— START Data excerpt —

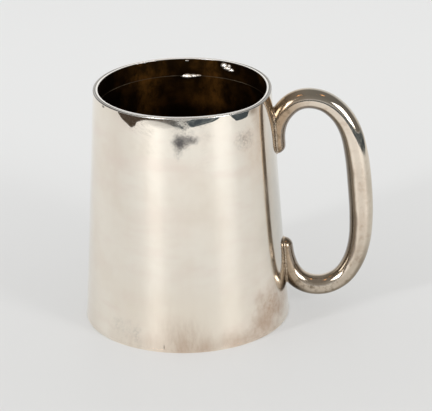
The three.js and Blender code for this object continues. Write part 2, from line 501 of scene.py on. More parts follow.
# %% Helper for groups
def new_group(name, inputs):
    group = bpy.data.node_groups.new(name, "ShaderNodeTree")
    for socket_name, kind, value in inputs:
        socket = group.interface.new_socket(socket_name, in_out="INPUT", socket_type=kind)
        if value is not None:
            socket.default_value = value
    group.interface.new_socket("Mask", in_out="OUTPUT", socket_type="NodeSocketFloat")
    source = group.nodes.new("NodeGroupInput")
    sink = group.nodes.new("NodeGroupOutput")
    return group, source.outputs, sink.inputs["Mask"]


def place_group(tree, group, sockets):
    node = tree.nodes.new("ShaderNodeGroup")
    node.node_tree = group
    return set_sockets(tree, node, sockets).outputs["Mask"]


FLOAT, VECTOR = "NodeSocketFloat", "NodeSocketVector"

# %% [markdown]
# Hand polishing leaves hair-fine scratches in all directions. Here they are the narrow crossing
# line of a noise that is stretched far out along one axis, and turned. They come in patches, as
# a cloth or a hand left them.

# %% Fine scratches
SCRATCH_LENGTH = (1.0, 1.0, 0.035)

scratch_inputs = [
    ("Vector", VECTOR, None),
    ("Turn", VECTOR, (0, 0, 0)),
    ("Fineness", FLOAT, 900.0),
    ("Width", FLOAT, 0.03),
]
fine_scratches, given, mask_out = new_group("fine_scratches", scratch_inputs)
tree = fine_scratches
turning = {"Vector": given["Vector"], "Rotation": given["Turn"]}
turned = add_node(tree, "VectorRotate", turning, rotation_type="EULER_XYZ").outputs[0]
lines = noise(tree, stretch(tree, turned, SCRATCH_LENGTH), given["Fineness"], 1.0)
line_mask = remap(tree, apart(tree, lines, 0.5), given["Width"], 0.0)
patch_mask = remap(tree, noise(tree, given["Vector"], 70.0, 2.0), 0.45, 0.68)
tree.links.new(product(tree, line_mask, patch_mask), mask_out)


def scratches_at(tree, place, turn):
    return place_group(tree, fine_scratches, {"Vector": place, "Turn": turn})


# %% [markdown]
# Tarnish comes as clouds that fade at their edges. A noise between two limits gives them: the
# lower the limits, the more of the metal is clouded.

# %% Clouds of tarnish
cloud_inputs = [
    ("Vector", VECTOR, None),
    ("Scale", FLOAT, 30.0),
    ("Low", FLOAT, 0.4),
    ("High", FLOAT, 0.7),
]
cloud, given, mask_out = new_group("tarnish_cloud", cloud_inputs)
puffs = noise(cloud, given["Vector"], given["Scale"], 4.0, 0.55)
cloud.links.new(remap(cloud, puffs, given["Low"], given["High"]), mask_out)


def clouds_at(tree, place, scale, low, high):
    return place_group(tree, cloud, {"Vector": place, "Scale": scale, "Low": low, "High": high})


# %% [markdown]
# Single stains stay where fingers, water or polish were. A painted picture could hold them, but it
# would need a layout of the whole surface. Here a stain is the inside of an ellipsoid on the
# metal, whose distance is disturbed by noise so that its edge is ragged. A finer noise leaves gaps
# in it.

# %% Stains
stain_inputs = [
    ("Vector", VECTOR, None),
    ("Centre", VECTOR, (0, 0, 0)),
    ("Size", VECTOR, (0.01, 0.01, 0.01)),
    ("Wander", FLOAT, 0.5),
    ("Mottle", FLOAT, 0.5),
    ("Grain", FLOAT, 600.0),
    ("Softness", FLOAT, 0.8),
]
stain, given, mask_out = new_group("stain", stain_inputs)
tree = stain
away = vector_sum(tree, "SUBTRACT", given["Vector"], given["Centre"])
distance = measure(tree, "LENGTH", vector_sum(tree, "DIVIDE", away, given["Size"]))
coarse = noise(tree, given["Vector"], product(tree, given["Grain"], 0.3), 3.0)
wander = product(tree, calculate(tree, "SUBTRACT", coarse, 0.5), given["Wander"])
edge = add_share(tree, distance, wander, 4.0)
blot = remap(tree, edge, 1.0, one_minus(tree, given["Softness"]))
fine = noise(tree, given["Vector"], given["Grain"], 6.0, 0.7)
gaps = product(tree, remap(tree, fine, 0.68, 0.32), given["Mottle"])
tree.links.new(product(tree, blot, one_minus(tree, gaps)), mask_out)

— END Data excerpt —

### Goal
Restate the listing exactly, starting at its first line and ending at the line where "SCRATCH_LENGTH = (1.0, 1.0, 0.035)" occurs; include both and no other lines.

### Output for this task
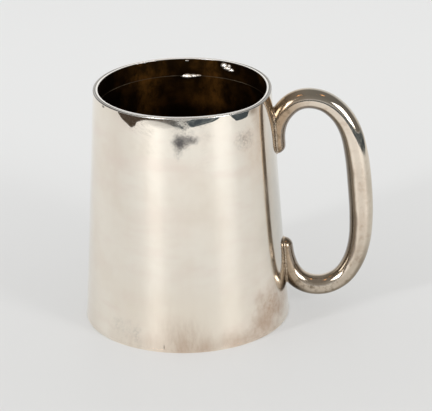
The three.js and Blender code for this object continues. Write part 2, from line 501 of scene.py on. More parts follow.
# %% Helper for groups
def new_group(name, inputs):
    group = bpy.data.node_groups.new(name, "ShaderNodeTree")
    for socket_name, kind, value in inputs:
        socket = group.interface.new_socket(socket_name, in_out="INPUT", socket_type=kind)
        if value is not None:
            socket.default_value = value
    group.interface.new_socket("Mask", in_out="OUTPUT", socket_type="NodeSocketFloat")
    source = group.nodes.new("NodeGroupInput")
    sink = group.nodes.new("NodeGroupOutput")
    return group, source.outputs, sink.inputs["Mask"]


def place_group(tree, group, sockets):
    node = tree.nodes.new("ShaderNodeGroup")
    node.node_tree = group
    return set_sockets(tree, node, sockets).outputs["Mask"]


FLOAT, VECTOR = "NodeSocketFloat", "NodeSocketVector"

# %% [markdown]
# Hand polishing leaves hair-fine scratches in all directions. Here they are the narrow crossing
# line of a noise that is stretched far out along one axis, and turned. They come in patches, as
# a cloth or a hand left them.

# %% Fine scratches
SCRATCH_LENGTH = (1.0, 1.0, 0.035)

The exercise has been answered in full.